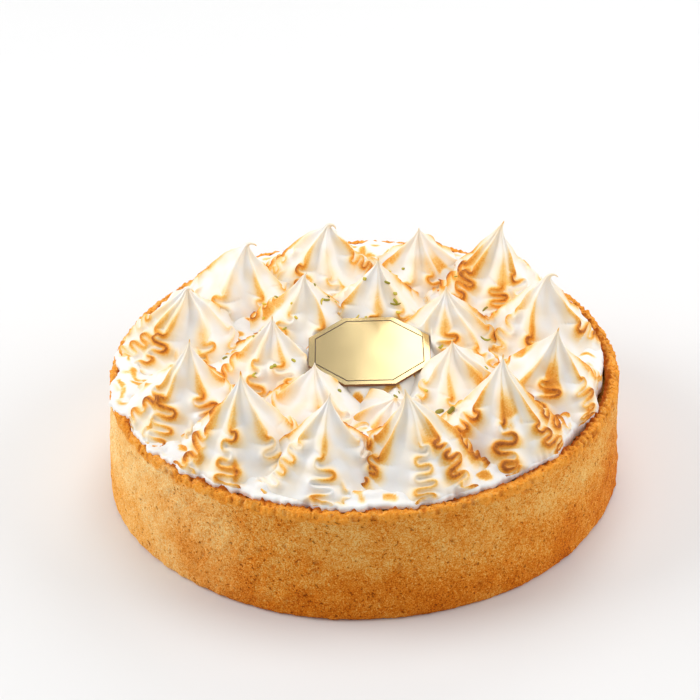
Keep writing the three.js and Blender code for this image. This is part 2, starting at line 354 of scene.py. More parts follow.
# %% [markdown]
# ## Torched meringue
#
# Raw meringue is white with a soft sheen, and a little light goes through it. The torch
# turns it cream, then amber, then brown, first where a ridge stands up into the flame. How
# far each point was toasted is worked out with the shape and kept at the points as "toast".
# The material only turns that number into colour, and roughens it with fine grain, because
# browned sugar is speckled.

# %% Meringue finish
def meringue_finish():
    """White meringue that turns cream, amber and brown where the torch reached it."""
    finish = Finish("torched_meringue")
    toast = finish.painted("toast")
    grain = finish.noise(0.8, detail=3, roughness=0.7)
    cloud = finish.noise(3.4, detail=2)
    browned = toast * (0.66 + 0.60 * cloud) + (grain - 0.5) * 0.75 * toast.between(0.10, 0.5)
    colour = finish.ramp(browned, [
        (0.00, "F3F1EE"), (0.12, "FAE8C9"), (0.30, "F9C76C"),
        (0.52, "EE9E2C"), (0.76, "D9841F"), (1.00, "A25812")])
    relief = grain * toast.between(0.2, 0.7) * 0.4 + finish.noise(3.0) * 0.5
    return finish.set(
        Base_Color=colour,
        Roughness=0.42 + 0.2 * toast.between(0.1, 0.6),
        Normal=finish.bump(relief, 0.25, 0.5),
        Subsurface_Weight=0.12,
        Subsurface_Radius=(1.0, 0.8, 0.6),
        Subsurface_Scale=1.5 * MM,
        Specular_IOR_Level=0.35,
    )


torched_meringue = meringue_finish()
print("meringue finish:", len(torched_meringue.node_tree.nodes), "nodes")

# %% [markdown]
# ## The piped kisses
#
# Each kiss was piped by hand, so each has its own place, height, lean and tip. The list says
# how: turn and out place it on the pie, tall and wide are its height above the rim and the
# radius of its foot, lean and towards say where the tip reaches, and hook how far the tip
# curls over. torch says how strongly the flame caught it. Lengths are in millimetres, turns
# in degrees.

# %% The kisses, one by one
KISS_FIELDS = ("turn", "out", "tall", "wide", "lean", "towards", "hook", "torch")
KISSES = [dict(zip(KISS_FIELDS, numbers)) for numbers in [
    (341, 89, 38, 29, 5, 335, 0, 0.95),
    (13, 88, 40, 29, 3, 10, 130, 0.9),
    (43, 89, 42, 29, 4, 20, 20, 0.95),
    (70, 85, 31, 28, 3, 270, 0, 0.85),
    (103, 84, 36, 29, 4, 350, 150, 0.85),
    (135, 86, 38, 29, 7, 0, 110, 0.75),
    (163, 89, 35, 30, 4, 320, 120, 0.75),
    (204, 88, 38, 30, 3, 30, 0, 0.85),
    (232, 87, 41, 29, 2, 90, 0, 1.35),
    (258, 86, 39, 28, 4, 30, 0, 0.85),
    (285, 86, 40, 29, 5, 160, 0, 1.0),
    (314, 87, 42, 29, 4, 75, 0, 1.05),
    (22, 43, 32, 28, 1, 90, 0, 0.85),
    (80, 43, 34, 28, 1, 0, 0, 0.75),
    (132, 44, 33, 28, 2, 0, 30, 0.7),
    (188, 43, 32, 28, 1, 0, 0, 0.7),
    (241, 47, 27, 28, 2, 60, 0, 0.6),
    (286, 47, 13, 26, 3, 300, 0, 0.55),
    (328, 50, 30, 28, 2, 200, 0, 0.75),
]]
FEWEST_RIDGES, MOST_RIDGES = 6, 8  # how many of the star nozzle's ridges stayed clear
KISS_COLUMNS = 250
KISS_ROWS = 92
KISS_SINK = 4.0  # how far a kiss runs down into the bed, mm
print(len(KISSES), "kisses,", KISS_COLUMNS * KISS_ROWS, "faces each")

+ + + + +

What to do
Repeat the material above in full, quoting it exactly.

Response for this exercise
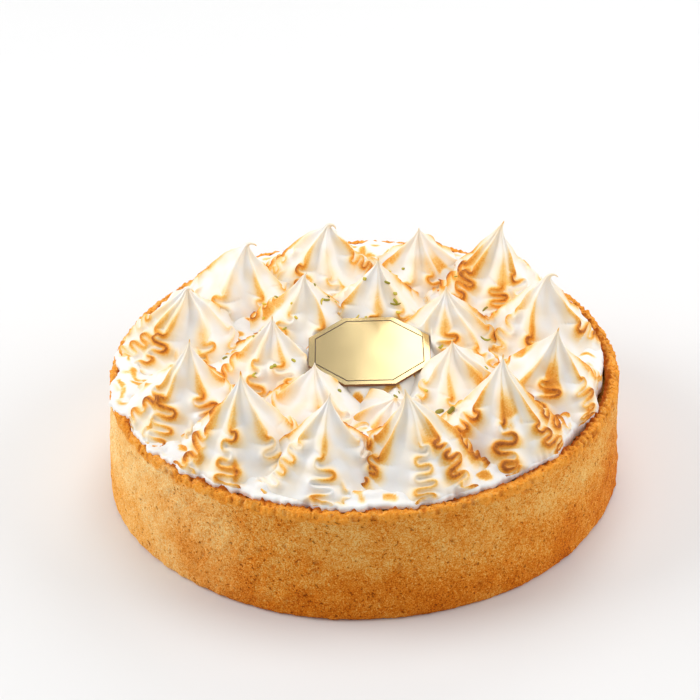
Keep writing the three.js and Blender code for this image. This is part 2, starting at line 354 of scene.py. More parts follow.
# %% [markdown]
# ## Torched meringue
#
# Raw meringue is white with a soft sheen, and a little light goes through it. The torch
# turns it cream, then amber, then brown, first where a ridge stands up into the flame. How
# far each point was toasted is worked out with the shape and kept at the points as "toast".
# The material only turns that number into colour, and roughens it with fine grain, because
# browned sugar is speckled.

# %% Meringue finish
def meringue_finish():
    """White meringue that turns cream, amber and brown where the torch reached it."""
    finish = Finish("torched_meringue")
    toast = finish.painted("toast")
    grain = finish.noise(0.8, detail=3, roughness=0.7)
    cloud = finish.noise(3.4, detail=2)
    browned = toast * (0.66 + 0.60 * cloud) + (grain - 0.5) * 0.75 * toast.between(0.10, 0.5)
    colour = finish.ramp(browned, [
        (0.00, "F3F1EE"), (0.12, "FAE8C9"), (0.30, "F9C76C"),
        (0.52, "EE9E2C"), (0.76, "D9841F"), (1.00, "A25812")])
    relief = grain * toast.between(0.2, 0.7) * 0.4 + finish.noise(3.0) * 0.5
    return finish.set(
        Base_Color=colour,
        Roughness=0.42 + 0.2 * toast.between(0.1, 0.6),
        Normal=finish.bump(relief, 0.25, 0.5),
        Subsurface_Weight=0.12,
        Subsurface_Radius=(1.0, 0.8, 0.6),
        Subsurface_Scale=1.5 * MM,
        Specular_IOR_Level=0.35,
    )


torched_meringue = meringue_finish()
print("meringue finish:", len(torched_meringue.node_tree.nodes), "nodes")

# %% [markdown]
# ## The piped kisses
#
# Each kiss was piped by hand, so each has its own place, height, lean and tip. The list says
# how: turn and out place it on the pie, tall and wide are its height above the rim and the
# radius of its foot, lean and towards say where the tip reaches, and hook how far the tip
# curls over. torch says how strongly the flame caught it. Lengths are in millimetres, turns
# in degrees.

# %% The kisses, one by one
KISS_FIELDS = ("turn", "out", "tall", "wide", "lean", "towards", "hook", "torch")
KISSES = [dict(zip(KISS_FIELDS, numbers)) for numbers in [
    (341, 89, 38, 29, 5, 335, 0, 0.95),
    (13, 88, 40, 29, 3, 10, 130, 0.9),
    (43, 89, 42, 29, 4, 20, 20, 0.95),
    (70, 85, 31, 28, 3, 270, 0, 0.85),
    (103, 84, 36, 29, 4, 350, 150, 0.85),
    (135, 86, 38, 29, 7, 0, 110, 0.75),
    (163, 89, 35, 30, 4, 320, 120, 0.75),
    (204, 88, 38, 30, 3, 30, 0, 0.85),
    (232, 87, 41, 29, 2, 90, 0, 1.35),
    (258, 86, 39, 28, 4, 30, 0, 0.85),
    (285, 86, 40, 29, 5, 160, 0, 1.0),
    (314, 87, 42, 29, 4, 75, 0, 1.05),
    (22, 43, 32, 28, 1, 90, 0, 0.85),
    (80, 43, 34, 28, 1, 0, 0, 0.75),
    (132, 44, 33, 28, 2, 0, 30, 0.7),
    (188, 43, 32, 28, 1, 0, 0, 0.7),
    (241, 47, 27, 28, 2, 60, 0, 0.6),
    (286, 47, 13, 26, 3, 300, 0, 0.55),
    (328, 50, 30, 28, 2, 200, 0, 0.75),
]]
FEWEST_RIDGES, MOST_RIDGES = 6, 8  # how many of the star nozzle's ridges stayed clear
KISS_COLUMNS = 250
KISS_ROWS = 92
KISS_SINK = 4.0  # how far a kiss runs down into the bed, mm
print(len(KISSES), "kisses,", KISS_COLUMNS * KISS_ROWS, "faces each")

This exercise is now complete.